I understand most of that, but why does "There are not many NPC's to talk to (proper text boxes, not just overhearing something you can't interact with)" matter? It's not like in old RPGs, these were predominantly actual back and forth conversations (some were, but it's similarly rare), so isn't the ratio/function essentially the same?
Not going into houses makes more sense/is easier to believe to me logically (which yes, conveniently gives them an out), but it does also remove some of the charm, so it's kind of give and take (and I'd easily take charm over realism).
But yes, the towns are underwhelming in general and in particular I despise all fetch-quest-y side-stuff that they put into games like this (it kind of confirms some of my skepticism about XIV as well).
Honestly, I'd find it a lot more elegant if there just straight up was no stated reward, hunts, or directed instructions involved that framed it as a "quest" to begin with. If it were just conditional dialogue branches dependent on what you've read before from previous interactions, who you talk to, and where you are, and if that all unfolded organically based on what you happened to pursue, with at best subtle clues here and there (that if you miss, then you miss and wouldn't even be aware that you did), the actual walking around and backtracking itself wouldn't really bother me. Treat them like actual mysterious plot threads and secrets to uncover and tug at.For what it's worth, it's a conscious design decision, or rather lack of focus. The quest design itself is not supposed to grab you, nor are the rewards.

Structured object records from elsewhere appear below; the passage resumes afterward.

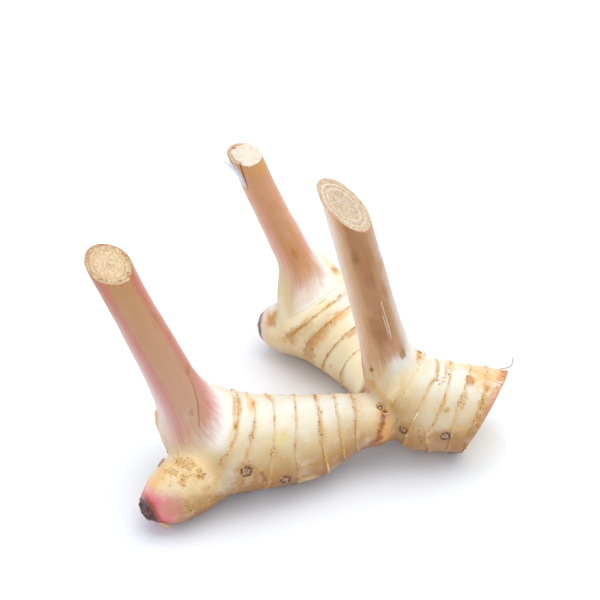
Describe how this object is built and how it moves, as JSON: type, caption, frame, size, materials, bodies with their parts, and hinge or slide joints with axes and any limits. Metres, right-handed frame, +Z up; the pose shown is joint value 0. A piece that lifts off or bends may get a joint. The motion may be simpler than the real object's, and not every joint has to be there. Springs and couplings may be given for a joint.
{
  "type": "galangal root",
  "caption": "Fresh forked galangal root with ringed limbs, round root scars, pointed buds and obliquely cut leafy stems.",
  "frame": {"origin": "middle of the overall footprint, on the surface that the root lies on", "axes": "+X towards the cut old end of the mother limb, +Y away from the picture's camera, +Z up"},
  "size_m": [0.1551, 0.1277, 0.1122],
  "materials": {
    "rhizome": "smooth, slightly glossy cream skin",
    "stem_left": "satin leaf sheath, rose at the edges",
    "stem_right": "satin leaf sheath, tan",
    "stem_back": "satin leaf sheath, tan and rose",
    "bud_left": "satin scale leaves, pink with a dark tip",
    "bud_back": "satin scale leaves, purplish"
  },
  "bodies": {
    "root": {"rhizome": "rhizome", "stem_left": "stem_left", "stem_right": "stem_right", "stem_back": "stem_back", "bud_left": "bud_left", "bud_back": "bud_back"}
  },
  "joints": []
}
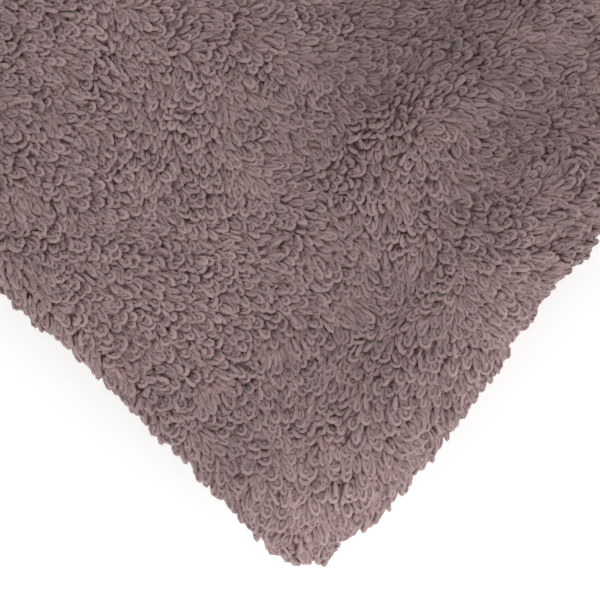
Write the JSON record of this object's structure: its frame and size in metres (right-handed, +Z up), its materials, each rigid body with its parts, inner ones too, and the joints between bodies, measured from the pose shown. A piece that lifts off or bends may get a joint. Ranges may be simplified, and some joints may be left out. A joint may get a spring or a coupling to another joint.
{
  "type": "folded bath towel",
  "caption": "Bath towel of looped terry cloth, doubled lengthwise, laid back and forth and resting flat as a soft square stack.",
  "frame": {"origin": "middle of the footprint, on the surface that the towel rests on", "axes": "+Z up through the layers, +X towards the two rolled turns, -Y towards the front, where each run's long fold lies"},
  "size_m": [0.3356, 0.3574, 0.0414],
  "materials": {
    "terry": "matt looped cotton pile"
  },
  "bodies": {
    "root": {"towel": "terry"}
  },
  "joints": []
}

Each side quest is intended to give a small insight into a character, location, or conflict that, when taken in their totality, begin to form a thoroughly lived in and developed world. CBU3 approach their side questing as if it were a worldbuilding datalog. But instead of walls of text and data entries *telling* you about the world, they design simple quests around *showing* you the world. A lot of effort is placed in these side quests to provide well crafted subtext. The motivation to quest is in the motivation to learn more about the world and the relationships around you.

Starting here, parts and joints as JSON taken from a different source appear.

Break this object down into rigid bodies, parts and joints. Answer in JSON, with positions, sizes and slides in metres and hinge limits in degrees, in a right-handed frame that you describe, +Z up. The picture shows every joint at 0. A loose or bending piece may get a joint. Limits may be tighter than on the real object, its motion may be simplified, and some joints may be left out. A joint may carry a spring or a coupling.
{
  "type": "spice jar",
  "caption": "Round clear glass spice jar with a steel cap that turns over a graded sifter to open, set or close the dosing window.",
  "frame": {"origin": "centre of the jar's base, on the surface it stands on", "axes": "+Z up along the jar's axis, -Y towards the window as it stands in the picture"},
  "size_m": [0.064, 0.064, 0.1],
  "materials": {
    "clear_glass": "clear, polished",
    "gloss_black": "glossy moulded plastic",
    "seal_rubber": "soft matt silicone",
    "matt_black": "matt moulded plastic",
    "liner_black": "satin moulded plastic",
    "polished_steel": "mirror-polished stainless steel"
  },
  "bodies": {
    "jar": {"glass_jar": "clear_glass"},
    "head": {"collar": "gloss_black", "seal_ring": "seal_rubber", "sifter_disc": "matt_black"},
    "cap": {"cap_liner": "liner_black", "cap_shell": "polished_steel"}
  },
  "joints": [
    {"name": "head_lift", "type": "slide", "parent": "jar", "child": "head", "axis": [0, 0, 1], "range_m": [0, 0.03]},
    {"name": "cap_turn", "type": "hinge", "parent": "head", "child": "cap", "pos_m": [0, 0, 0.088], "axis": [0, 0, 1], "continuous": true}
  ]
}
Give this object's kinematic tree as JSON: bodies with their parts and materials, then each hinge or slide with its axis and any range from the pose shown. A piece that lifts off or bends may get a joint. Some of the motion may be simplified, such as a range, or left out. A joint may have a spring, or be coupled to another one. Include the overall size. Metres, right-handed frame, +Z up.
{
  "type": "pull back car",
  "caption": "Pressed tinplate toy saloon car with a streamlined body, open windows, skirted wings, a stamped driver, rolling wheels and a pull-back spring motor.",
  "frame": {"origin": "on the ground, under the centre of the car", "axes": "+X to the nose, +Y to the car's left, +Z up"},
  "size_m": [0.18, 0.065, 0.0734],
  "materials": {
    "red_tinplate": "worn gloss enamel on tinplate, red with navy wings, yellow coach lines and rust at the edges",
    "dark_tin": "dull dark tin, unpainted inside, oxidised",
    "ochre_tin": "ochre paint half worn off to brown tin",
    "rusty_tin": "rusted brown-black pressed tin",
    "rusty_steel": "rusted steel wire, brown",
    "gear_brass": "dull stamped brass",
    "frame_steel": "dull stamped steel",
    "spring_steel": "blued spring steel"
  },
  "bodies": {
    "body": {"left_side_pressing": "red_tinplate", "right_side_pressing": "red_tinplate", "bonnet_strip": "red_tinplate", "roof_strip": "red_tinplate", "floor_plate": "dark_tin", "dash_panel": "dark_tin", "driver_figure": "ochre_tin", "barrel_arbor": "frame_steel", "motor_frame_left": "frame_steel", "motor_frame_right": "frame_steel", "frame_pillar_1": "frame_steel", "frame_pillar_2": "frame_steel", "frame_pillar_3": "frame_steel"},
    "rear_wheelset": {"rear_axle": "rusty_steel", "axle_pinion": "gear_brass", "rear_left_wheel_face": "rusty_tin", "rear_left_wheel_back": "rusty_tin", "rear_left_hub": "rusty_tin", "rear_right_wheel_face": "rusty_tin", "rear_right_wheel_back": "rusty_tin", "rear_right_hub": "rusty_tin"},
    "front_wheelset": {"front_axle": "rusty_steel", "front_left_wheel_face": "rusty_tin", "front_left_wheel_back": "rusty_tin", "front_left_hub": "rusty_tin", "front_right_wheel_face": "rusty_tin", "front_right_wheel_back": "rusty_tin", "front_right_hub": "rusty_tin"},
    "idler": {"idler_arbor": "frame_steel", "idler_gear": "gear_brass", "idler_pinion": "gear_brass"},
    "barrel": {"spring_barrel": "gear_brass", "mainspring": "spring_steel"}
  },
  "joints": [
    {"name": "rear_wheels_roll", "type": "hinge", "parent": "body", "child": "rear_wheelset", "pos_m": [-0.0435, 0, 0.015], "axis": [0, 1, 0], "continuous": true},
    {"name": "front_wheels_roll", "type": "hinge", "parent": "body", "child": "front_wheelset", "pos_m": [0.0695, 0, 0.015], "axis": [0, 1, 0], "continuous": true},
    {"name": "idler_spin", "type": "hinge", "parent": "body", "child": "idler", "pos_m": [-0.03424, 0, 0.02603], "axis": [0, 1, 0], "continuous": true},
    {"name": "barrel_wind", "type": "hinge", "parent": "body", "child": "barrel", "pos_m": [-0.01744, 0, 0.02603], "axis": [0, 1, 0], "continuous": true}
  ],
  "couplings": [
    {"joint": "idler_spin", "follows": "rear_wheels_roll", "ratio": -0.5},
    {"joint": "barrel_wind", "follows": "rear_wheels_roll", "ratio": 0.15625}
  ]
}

It's the exact same design philosophy applied in XIV, yes. And it's why many people consider some of the side questlines in XIV to be just as good as the main story questline (Dark Knight job questline, the Nier raids questline, Coils questline, etc.).

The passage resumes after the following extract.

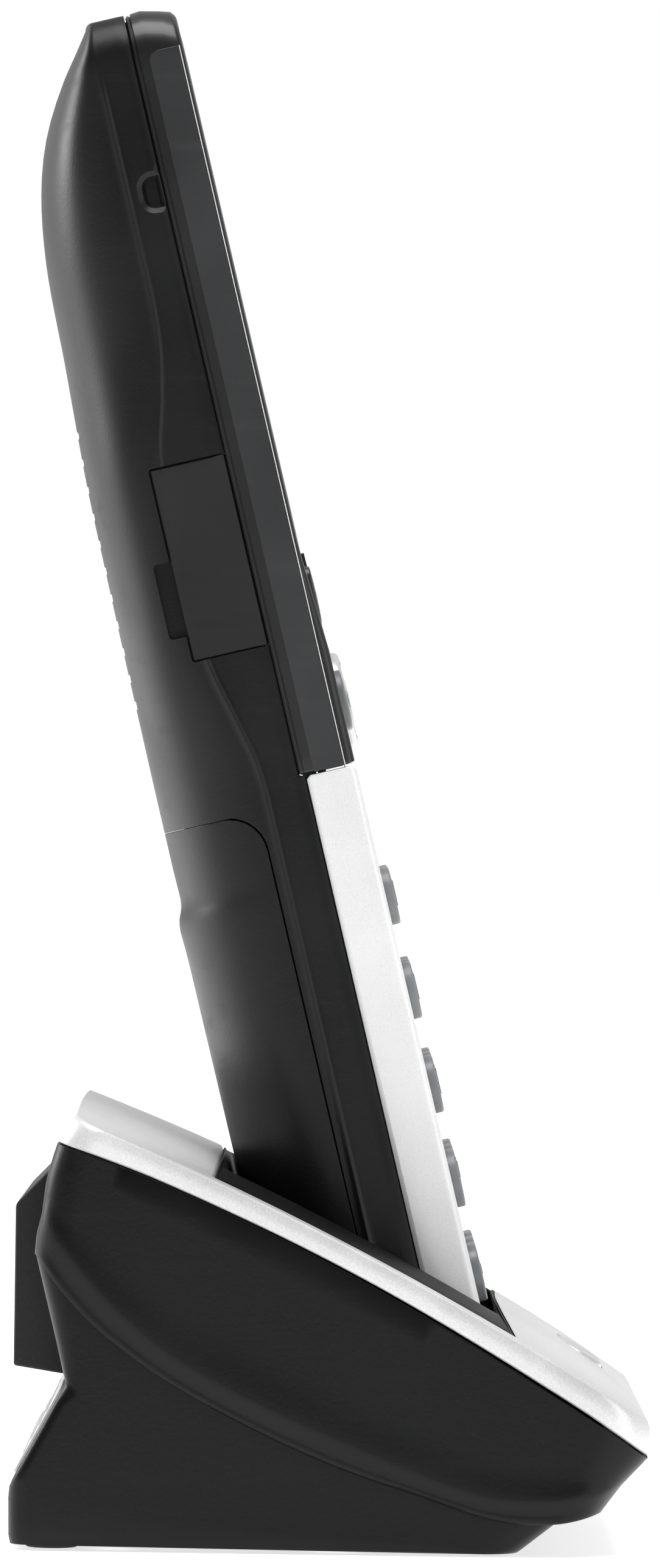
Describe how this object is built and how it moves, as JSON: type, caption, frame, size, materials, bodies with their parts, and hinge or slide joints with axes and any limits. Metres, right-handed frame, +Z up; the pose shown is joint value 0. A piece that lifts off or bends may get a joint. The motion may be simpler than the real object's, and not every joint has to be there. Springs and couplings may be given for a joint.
{
  "type": "cordless telephone with charging base",
  "caption": "Cordless telephone handset with display and keypad that leans back in a small wedge-shaped charging base.",
  "frame": {"origin": "middle of the base's footprint, on the surface it stands on", "axes": "+Z up, front (keypad side) towards -Y, +X to the right of someone facing the keypad"},
  "size_m": [0.084, 0.0744, 0.18],
  "materials": {
    "base_black": "fine satin moulded",
    "silver_cover": "brushed silver lacquer on plastic",
    "cradle_black": "satin moulded",
    "plate_black": "textured",
    "connector_black": "satin moulded",
    "label_grey": "satin blank label",
    "foot_rubber": "matt",
    "circuit_board": "solder mask",
    "tinned_metal": "tinned",
    "jack_plastic": "moulded",
    "contact_metal": "nickel plated",
    "silver_key": "satin silver lacquer on plastic",
    "screw_steel": "zinc plated",
    "handset_black": "soft satin moulded",
    "battery_cover_black": "soft satin moulded",
    "front_black": "polished",
    "silver_bezel": "pale silver lacquer on plastic",
    "side_grey": "satin",
    "lens_black": "polished",
    "display_grey": "display glass",
    "speaker_metal": "drawn",
    "key_rubber": "matt",
    "battery_sleeve": "shrunk sleeve",
    "flap_rubber": "matt",
    "dial_key_grey": "satin grey",
    "side_key_grey": "satin grey",
    "soft_key_black": "satin"
  },
  "bodies": {
    "base": {"base_hull": "base_black", "base_lower_body": "base_black", "base_top_cover": "silver_cover", "cradle_insert": "cradle_black", "base_bottom_plate": "plate_black", "connector_box": "connector_black", "rating_label": "label_grey", "rubber_feet": "foot_rubber", "base_circuit_board": "circuit_board", "base_antenna": "tinned_metal", "line_jack": "jack_plastic", "power_jack": "jack_plastic", "page_switch": "jack_plastic", "base_screws": "screw_steel"},
    "handset": {"handset_circuit_board": "circuit_board", "handset_contacts": "contact_metal", "battery_contacts": "contact_metal", "handset_screws": "screw_steel", "rear_case": "handset_black", "front_case": "front_black", "keypad_bezel": "silver_bezel", "side_trims": "side_grey", "display_lens": "lens_black", "display_module": "display_grey", "earpiece_grille": "front_black", "earpiece_speaker": "speaker_metal", "loudspeaker": "speaker_metal", "microphone": "speaker_metal", "key_mat": "key_rubber", "battery_pack": "battery_sleeve", "headset_jack": "jack_plastic"},
    "dial_1": {"dial_1": "dial_key_grey"},
    "dial_2": {"dial_2": "dial_key_grey"},
    "dial_3": {"dial_3": "dial_key_grey"},
    "dial_4": {"dial_4": "dial_key_grey"},
    "dial_5": {"dial_5": "dial_key_grey"},
    "dial_6": {"dial_6": "dial_key_grey"},
    "dial_7": {"dial_7": "dial_key_grey"},
    "dial_8": {"dial_8": "dial_key_grey"},
    "dial_9": {"dial_9": "dial_key_grey"},
    "dial_star": {"dial_star": "dial_key_grey"},
    "dial_0": {"dial_0": "dial_key_grey"},
    "dial_hash": {"dial_hash": "dial_key_grey"},
    "flash_key": {"flash_key": "dial_key_grey"},
    "mute_key": {"mute_key": "dial_key_grey"},
    "speaker_key": {"speaker_key": "dial_key_grey"},
    "soft_key_left": {"soft_key_left": "soft_key_black"},
    "soft_key_middle": {"soft_key_middle": "soft_key_black"},
    "soft_key_right": {"soft_key_right": "soft_key_black"},
    "talk_key": {"talk_key": "side_key_grey"},
    "off_key": {"off_key": "side_key_grey"},
    "navigation_ring": {"navigation_ring": "silver_key"},
    "select_key": {"select_key": "silver_key"},
    "headset_flap": {"headset_flap": "flap_rubber"},
    "battery_cover": {"battery_cover": "battery_cover_black"},
    "charge_contact_left": {"charge_contact_left": "contact_metal"},
    "charge_contact_right": {"charge_contact_right": "contact_metal"},
    "page_button": {"page_button": "silver_key"}
  },
  "joints": [
    {"name": "handset_lift", "type": "slide", "parent": "base", "child": "handset", "axis": [0, 0.2385, 0.9711], "range_m": [0, 0.06]},
    {"name": "dial_1_press", "type": "slide", "parent": "handset", "child": "dial_1", "axis": [0, 0.9711, -0.2385], "range_m": [0, 0.0006], "stiffness_N_per_m": 600, "springref_m": -0.0004},
    {"name": "dial_2_press", "type": "slide", "parent": "handset", "child": "dial_2", "axis": [0, 0.9711, -0.2385], "range_m": [0, 0.0006], "stiffness_N_per_m": 600, "springref_m": -0.0004},
    {"name": "dial_3_press", "type": "slide", "parent": "handset", "child": "dial_3", "axis": [0, 0.9711, -0.2385], "range_m": [0, 0.0006], "stiffness_N_per_m": 600, "springref_m": -0.0004},
    {"name": "dial_4_press", "type": "slide", "parent": "handset", "child": "dial_4", "axis": [0, 0.9711, -0.2385], "range_m": [0, 0.0006], "stiffness_N_per_m": 600, "springref_m": -0.0004},
    {"name": "dial_5_press", "type": "slide", "parent": "handset", "child": "dial_5", "axis": [0, 0.9711, -0.2385], "range_m": [0, 0.0006], "stiffness_N_per_m": 600, "springref_m": -0.0004},
    {"name": "dial_6_press", "type": "slide", "parent": "handset", "child": "dial_6", "axis": [0, 0.9711, -0.2385], "range_m": [0, 0.0006], "stiffness_N_per_m": 600, "springref_m": -0.0004},
    {"name": "dial_7_press", "type": "slide", "parent": "handset", "child": "dial_7", "axis": [0, 0.9711, -0.2385], "range_m": [0, 0.0006], "stiffness_N_per_m": 600, "springref_m": -0.0004},
    {"name": "dial_8_press", "type": "slide", "parent": "handset", "child": "dial_8", "axis": [0, 0.9711, -0.2385], "range_m": [0, 0.0006], "stiffness_N_per_m": 600, "springref_m": -0.0004},
    {"name": "dial_9_press", "type": "slide", "parent": "handset", "child": "dial_9", "axis": [0, 0.9711, -0.2385], "range_m": [0, 0.0006], "stiffness_N_per_m": 600, "springref_m": -0.0004},
    {"name": "dial_star_press", "type": "slide", "parent": "handset", "child": "dial_star", "axis": [0, 0.9711, -0.2385], "range_m": [0, 0.0006], "stiffness_N_per_m": 600, "springref_m": -0.0004},
    {"name": "dial_0_press", "type": "slide", "parent": "handset", "child": "dial_0", "axis": [0, 0.9711, -0.2385], "range_m": [0, 0.0006], "stiffness_N_per_m": 600, "springref_m": -0.0004},
    {"name": "dial_hash_press", "type": "slide", "parent": "handset", "child": "dial_hash", "axis": [0, 0.9711, -0.2385], "range_m": [0, 0.0006], "stiffness_N_per_m": 600, "springref_m": -0.0004},
    {"name": "flash_key_press", "type": "slide", "parent": "handset", "child": "flash_key", "axis": [0, 0.9711, -0.2385], "range_m": [0, 0.0006], "stiffness_N_per_m": 600, "springref_m": -0.0004},
    {"name": "mute_key_press", "type": "slide", "parent": "handset", "child": "mute_key", "axis": [0, 0.9711, -0.2385], "range_m": [0, 0.0006], "stiffness_N_per_m": 600, "springref_m": -0.0004},
    {"name": "speaker_key_press", "type": "slide", "parent": "handset", "child": "speaker_key", "axis": [0, 0.9711, -0.2385], "range_m": [0, 0.0006], "stiffness_N_per_m": 600, "springref_m": -0.0004},
    {"name": "soft_key_left_press", "type": "slide", "parent": "handset", "child": "soft_key_left", "axis": [0, 0.9711, -0.2385], "range_m": [0, 0.0006], "stiffness_N_per_m": 600, "springref_m": -0.0004},
    {"name": "soft_key_middle_press", "type": "slide", "parent": "handset", "child": "soft_key_middle", "axis": [0, 0.9711, -0.2385], "range_m": [0, 0.0006], "stiffness_N_per_m": 600, "springref_m": -0.0004},
    {"name": "soft_key_right_press", "type": "slide", "parent": "handset", "child": "soft_key_right", "axis": [0, 0.9711, -0.2385], "range_m": [0, 0.0006], "stiffness_N_per_m": 600, "springref_m": -0.0004},
    {"name": "talk_key_press", "type": "slide", "parent": "handset", "child": "talk_key", "axis": [0, 0.9711, -0.2385], "range_m": [0, 0.0006], "stiffness_N_per_m": 600, "springref_m": -0.0004},
    {"name": "off_key_press", "type": "slide", "parent": "handset", "child": "off_key", "axis": [0, 0.9711, -0.2385], "range_m": [0, 0.0006], "stiffness_N_per_m": 600, "springref_m": -0.0004},
    {"name": "navigation_tilt", "type": "hinge", "parent": "handset", "child": "navigation_ring", "pos_m": [0, 0.00214, 0.09843], "axis": [1, 0, 0], "range_deg": [-3, 3], "stiffness_Nm_per_rad": 0.02},
    {"name": "select_key_press", "type": "slide", "parent": "handset", "child": "select_key", "axis": [0, 0.9711, -0.2385], "range_m": [0, 0.0005], "stiffness_N_per_m": 600, "springref_m": -0.0004},
    {"name": "flap_hinge", "type": "hinge", "parent": "handset", "child": "headset_flap", "pos_m": [-0.024, 0.01832, 0.12659], "axis": [0, 0.9711, -0.2385], "range_deg": [0, 100], "stiffness_Nm_per_rad": 0.001, "springref_deg": -11.46},
    {"name": "battery_cover_slide", "type": "slide", "parent": "handset", "child": "battery_cover", "axis": [0, -0.2385, -0.9711], "range_m": [0, 0.0038]},
    {"name": "charge_contact_left_press", "type": "slide", "parent": "base", "child": "charge_contact_left", "axis": [0, -0.2385, -0.9711], "range_m": [0, 0.0008], "stiffness_N_per_m": 300, "springref_m": -0.0004},
    {"name": "charge_contact_right_press", "type": "slide", "parent": "base", "child": "charge_contact_right", "axis": [0, -0.2385, -0.9711], "range_m": [0, 0.0008], "stiffness_N_per_m": 300, "springref_m": -0.0004},
    {"name": "page_button_press", "type": "slide", "parent": "base", "child": "page_button", "axis": [0, 0.5097, -0.8603], "range_m": [0, 0.0005], "stiffness_N_per_m": 600, "springref_m": -0.0004}
  ]
}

It's not for everyone, and very much in the language of books rather than games. But a lot of people enjoy it. Again, XIV deploys this kind of writing and questing quite successfully.
Personally, I think a lack of good itemization motivation is missing in XVI, though I believe the quality of the subtext in the writing is right there. But that ties into my wider criticisms of the game's approach to exploration and loot (areas of weakness in XIV, too, but not as glaring due to its built in MMO content). But as far as quest design itself, I'm just not sure what people are looking for with quest design in RPGs in 2023. Virtually every quest in every major RPG boils down to go here, kill this thing, get this item, go talk to that person, okay you're done.
Can you point to a game telling a traditional ludonarrative that deploys the kind of quest design you hold in higher regard? Maybe that will help me understand what you think is missing here (besides thoroughly developed loot and exploration feedback, which I agree is a big problem in XVI).
Honestly, I'd find it a lot more elegant if there just straight up was no stated reward, exploration, hunts, or directed instructions involved that framed it as a "quest" to begin with. If it were just conditional dialogue branches dependent on what you've read before from previous interactions, who you talk to, and where you are, and if that all unfolded organically based on what you happened to pursue, with at best subtle clues here and there (that if you miss, then you miss and wouldn't even be aware that you did), the actual walking around and backtracking itself wouldn't really bother me.
A lot of old games kind of did that, and some straight up crafted side quests as if they were main story that you can unwittingly veer off into.
The way that everything is framed as a chore to do just sucks the life right out of it and turns it soulless, IMO. Hell, I would prefer even walls of text in a menu encyclopedia explaining everything (which I would argue isn't even a bad idea in general, and XVI's ATL does that well anyways) over that.
I have no doubt that there's story substance to them, I just have a problem with the style, delivery and presentation (which I value just as much, if not more). As for datalogs, I'm thinking of how they're done in Tactics Ogre. You don't always get to play out things that happen in the world around you, but you can watch scenes happening somewhere else, or read about them as they occur, and that to me still feels more elegant and tasteful than being given an arbitrary chore to do that happens to allow you to encounter them along the way.I see a lot of clever subtext in many of these quests. There's a side quest called the Weight of Command that has nothing to do with Clive personally, but thematically it mirrors what his character is beginning to struggle with, as well as serves as strong foreshadowing. There's stuff like this all over the side quests in XIV and XVI. I appreciate that kind of attention to detail in writing, especially video game writing (which is often sophomoric at best). My education background is comparative literature, so I'm always on the lookout for subtext and theme. It elevates drugstore fiction to something meaningful and artistic.
If you think it's all ruined by quest markers, or the chore of it bothers you, then to each their own, sure. I have absolutely zero desire to click through a datalog and be told about the world and why things are important. When done in a side quest, I at least meet characters, hear them talk, understand who they are, and why this matters to them, and can then digest whatever greater, more relevant subtext or worldbuilding the quest is communicating.
I agree that abandoning the quest/reward/marker design altogether in favor of branching dialogue/inferred actions needed would be fascinating. That's pretty much exactly what Fromsoft does with "questing" in their Soulslike games. For whatever reason, though, they get a lot of criticism for it.